Moralistic he did not remain, however. At 71, my dad stunned his little tribe of three by confessing, first to his wife, then his two daughters, to an on-going affair with a mentally unstable colleague. My mother’s world was turned upside down, as was ours – was right still right, or was it now wrong? What, of all that we’d believed in, was still worth believing in?


Death, however, is the get out of jail free card for forgiveness, and callous cancer reifies the need to blame and punish, revealing petty hues. This new exonerating circumstance gave our anger permit to soften. We were able to experience a moment of grace with this man, seeing him for the first time as fallible, vulnerable, human. His dogmatic values of an inherited source no longer applied, allowing our timid hesitancy to be taken over by a confident sense of our own discretionary consideration. Taking care of him in the final months required non-wavering compassion, mixed with ruthless conviction of daily life-or-death decisions. Having my father’s life in my hands has been the single most powerful experience of my life, in the sense that any doubts I’ve ever had about my capacity to be a caring, loving person, responsible for another, have been thwarted. Now, at least, I had proof of the seed of good in me. Perhaps I am to be trusted, along with my instincts.
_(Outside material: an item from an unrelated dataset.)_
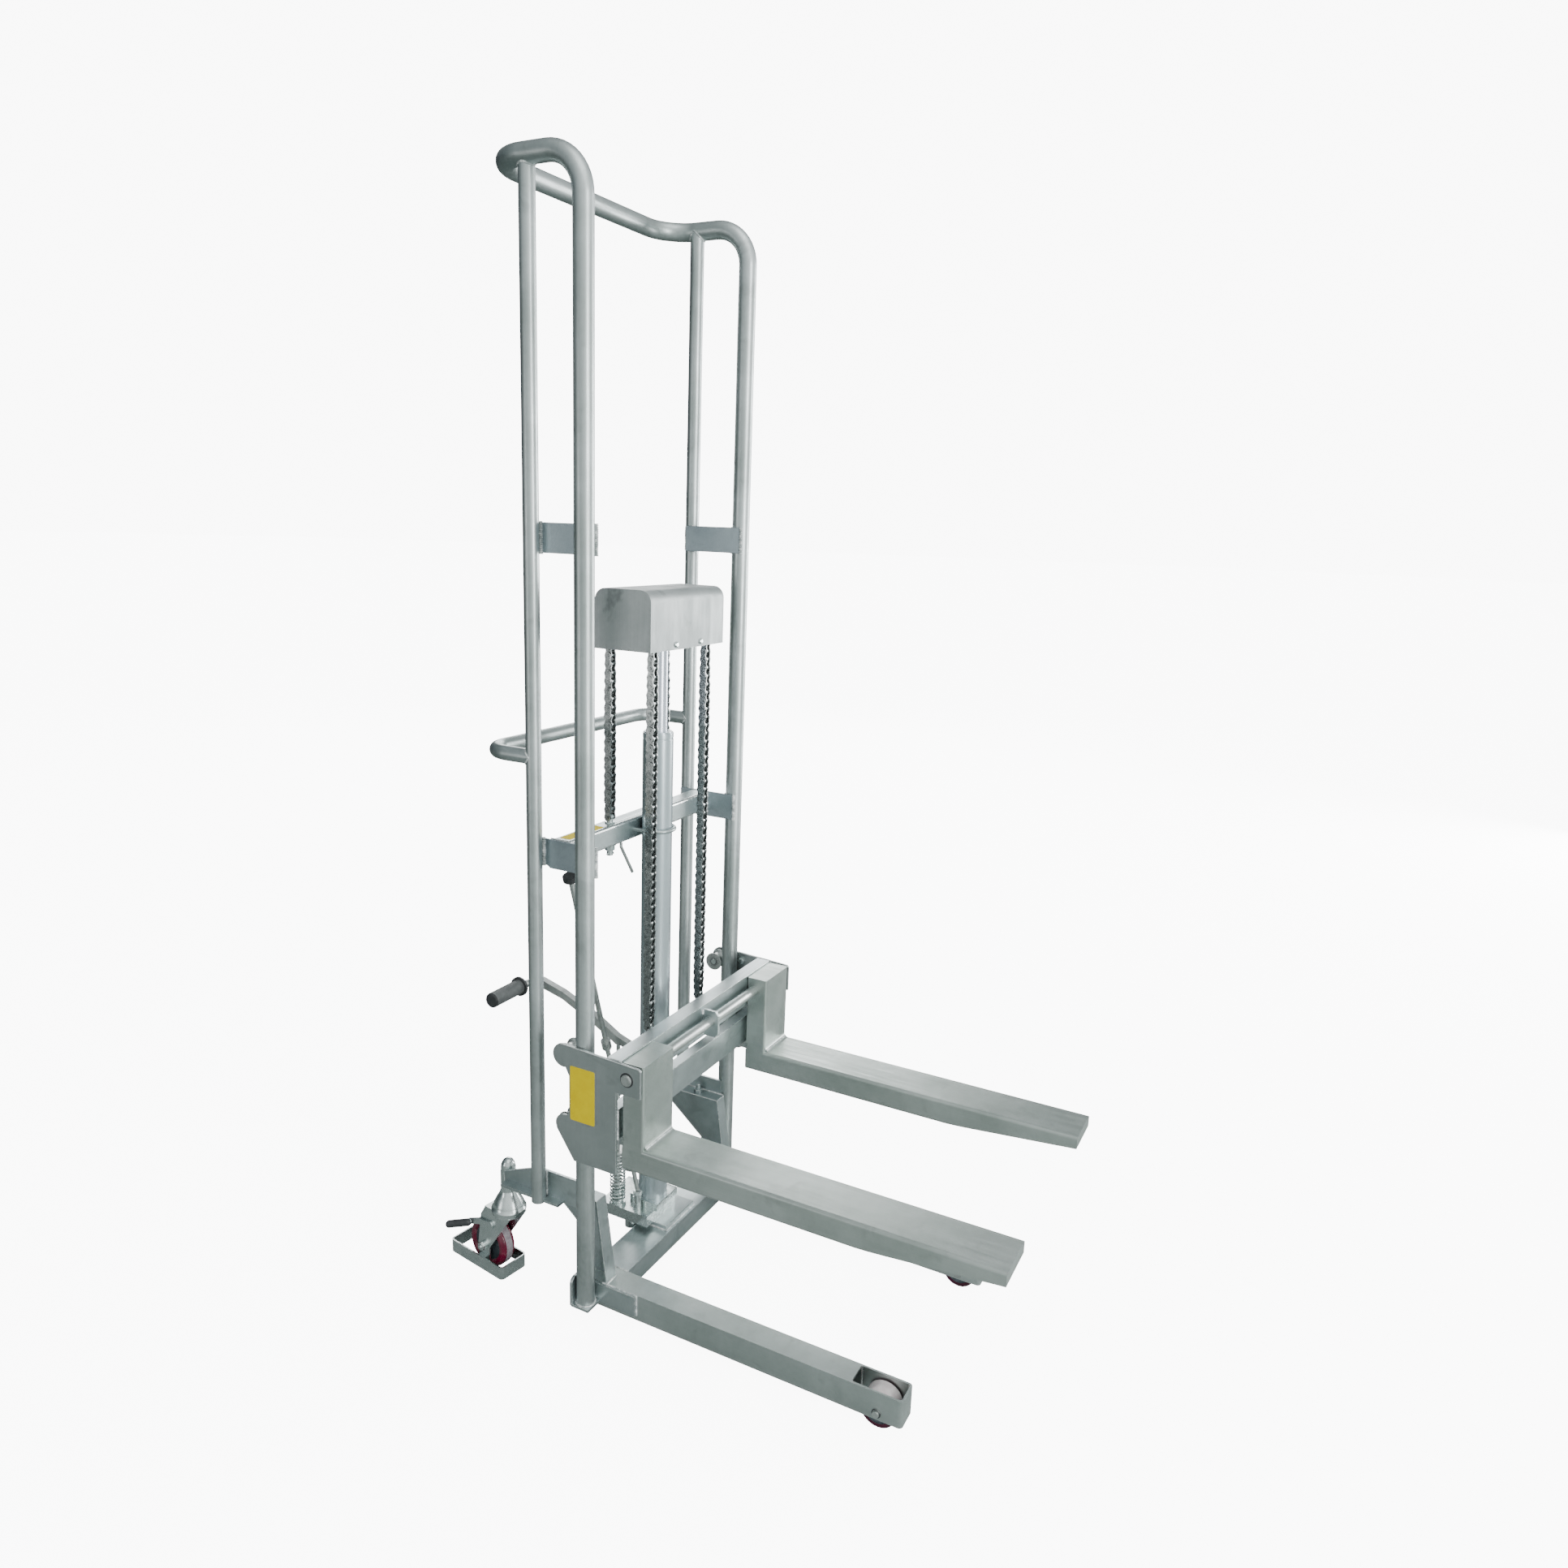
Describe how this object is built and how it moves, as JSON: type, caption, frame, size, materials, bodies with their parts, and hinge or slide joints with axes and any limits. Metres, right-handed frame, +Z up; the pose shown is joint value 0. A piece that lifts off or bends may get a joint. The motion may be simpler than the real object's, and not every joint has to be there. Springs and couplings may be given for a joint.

With the turmoil and chaos of my repeatedly deconstructed reality - firstly by the betrayal of trust, then by unconditional giving, and finally loss - I expected the finality of death, when it finally came, to serve as relief; a definitive remover of inhibitions, a tremendous motivator. I felt this was sure to be the moment of clear perspective, when I finally stand up renewed from the ashes, and pursue my true purpose. But here something was still undeniably blocked, like a corked barrel. My loss, my grief, only managed to shake the barrel and effervesce the contents. However the cork would not dislodge. I couldn’t understand what more was required to provide a final straw. I had realised that any significant change would not occur during the initial shock phase, and fully expected to have to wait it out. But the process of grieving had taken a disheartening turn, as the pain of losing my closest male friend, my ally in eye-rolling at family gatherings, my confederate in introspective nihilism, my enabler of the darkest of humour, intensified, rather than subsiding. The solid stability and core structure my dad’s presence bestowed upon my existence acted as a mould, without which the contents, jellylike and formless, spilled out, proving impossible to re-gather and reshape.

 
I felt paralysed, powerless and lost. Utterly unable to even begin relocating my path. All that I’ve managed to achieve since his death, in terms of real change, had been increased propensity towards self-destructiveness, a sense of listless aimlessness, and a desperate need to set my course for terra firma of my aspirational dreams. My jelly, it would seem, would inevitably have to form into an entirely new mould. Although what shape that mould would take, I had absolutely no idea.
 

This has not been my first encounter with cancer and its life-altering path of destruction. But unlike this current craving to surrender to spontaneous flights of fancy, eight years previously my adventure and travel lust pre-existed the illness. A round-the-world trip I was about to embark on had been recontextualised by these new circumstances in a way I could not have foreseen. What was meant to be a carefree expression of my newfound freedom, and transcendence into full blossom, became an introspective journey of darker hues. Or perhaps it was always going to shape up that way. You can plan and make provisions for the way forward, but after all, it’s the impulsive decisions, wrong turns and detours that eventually shape our lives, and rarely as predicted.

 
This time round, sitting on the stairs, I could not see over the edge of the bottomless hole I fell into. Alone and in the dark I summoned a route out.